-- start of Data segment --
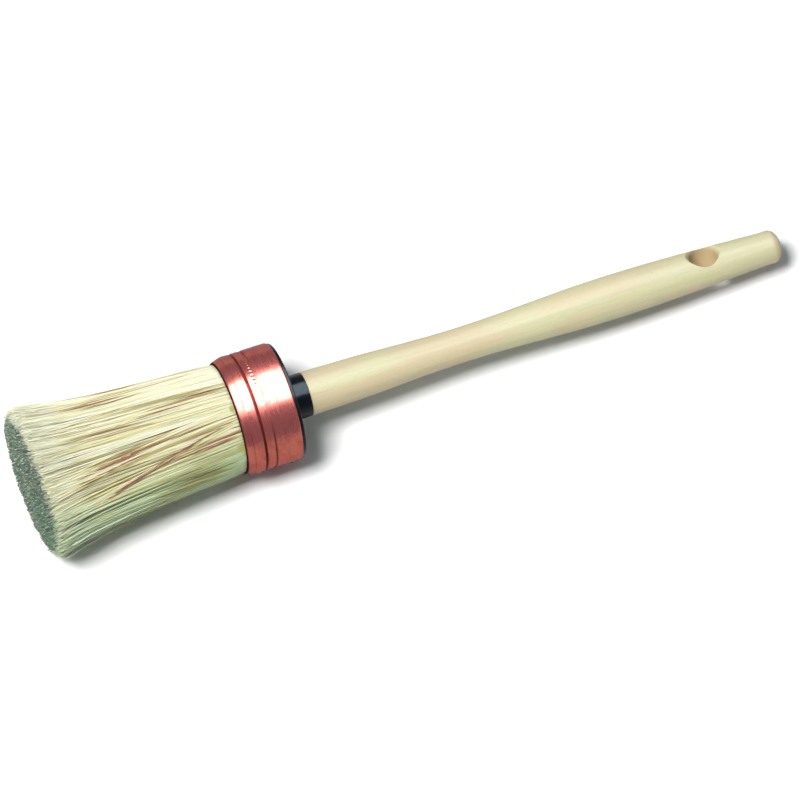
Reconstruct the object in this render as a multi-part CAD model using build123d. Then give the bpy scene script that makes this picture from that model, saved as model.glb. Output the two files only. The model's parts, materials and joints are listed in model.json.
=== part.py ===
from build123d import *
from math import atan, cos, degrees, radians, sin
import os

# Round stencil brush, lying on a flat surface.
#
# Every piece is drawn in the brush's own frame. X is the brush's axis, from the cut bristle tips at x = 0
# to the end of the handle, and nearly every piece is turned about it. The finished pieces are then laid on
# the plane z = 0: the brush rests on the edge of its bristle tips and on the rear rim of its ferrule.

# Driving dimensions, in millimetres.
brush_length = 297.0
bristle_length = 78.7
ferrule_length = 21.7
ferrule_radius = 22.6
ferrule_wall = 0.5

tip_radius = 27.9
tip_rounding = 3.0
mouth_gap = 0.45
bundle_hollow = 0.75
root_depth = 10.8

lip_drop = 1.45
front_bead_width = 6.7
front_bead_end_drop = 0.15
deep_groove_width = 1.5
deep_groove_drop = 0.8
rear_bead_width = 2.6
rear_bead_end_drop = 0.4
shallow_groove_width = 1.6
shallow_groove_drop = 0.35
rim_rounding = 0.4

cap_flange_thickness = 3.6
cap_flange_proud = 1.2
cap_edge_rounding = 0.6
collar_radius = 8.35
collar_length = 7.8
collar_root_rounding = 1.2
spigot_radius = 8.0
spigot_length = 12.0
sliding_gap = 0.05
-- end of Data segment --
* **Task instructions**
Would you reproduce the material above in full, exactly as given?

* **Task output**
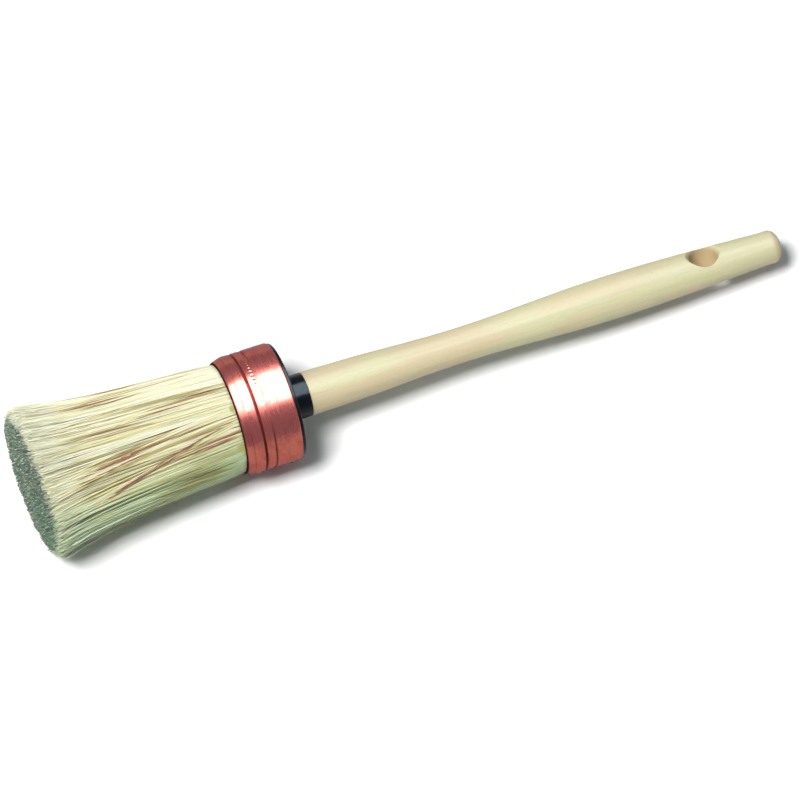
Reconstruct the object in this render as a multi-part CAD model using build123d. Then give the bpy scene script that makes this picture from that model, saved as model.glb. Output the two files only. The model's parts, materials and joints are listed in model.json.
=== part.py ===
from build123d import *
from math import atan, cos, degrees, radians, sin
import os

# Round stencil brush, lying on a flat surface.
#
# Every piece is drawn in the brush's own frame. X is the brush's axis, from the cut bristle tips at x = 0
# to the end of the handle, and nearly every piece is turned about it. The finished pieces are then laid on
# the plane z = 0: the brush rests on the edge of its bristle tips and on the rear rim of its ferrule.

# Driving dimensions, in millimetres.
brush_length = 297.0
bristle_length = 78.7
ferrule_length = 21.7
ferrule_radius = 22.6
ferrule_wall = 0.5

tip_radius = 27.9
tip_rounding = 3.0
mouth_gap = 0.45
bundle_hollow = 0.75
root_depth = 10.8

lip_drop = 1.45
front_bead_width = 6.7
front_bead_end_drop = 0.15
deep_groove_width = 1.5
deep_groove_drop = 0.8
rear_bead_width = 2.6
rear_bead_end_drop = 0.4
shallow_groove_width = 1.6
shallow_groove_drop = 0.35
rim_rounding = 0.4

cap_flange_thickness = 3.6
cap_flange_proud = 1.2
cap_edge_rounding = 0.6
collar_radius = 8.35
collar_length = 7.8
collar_root_rounding = 1.2
spigot_radius = 8.0
spigot_length = 12.0
sliding_gap = 0.05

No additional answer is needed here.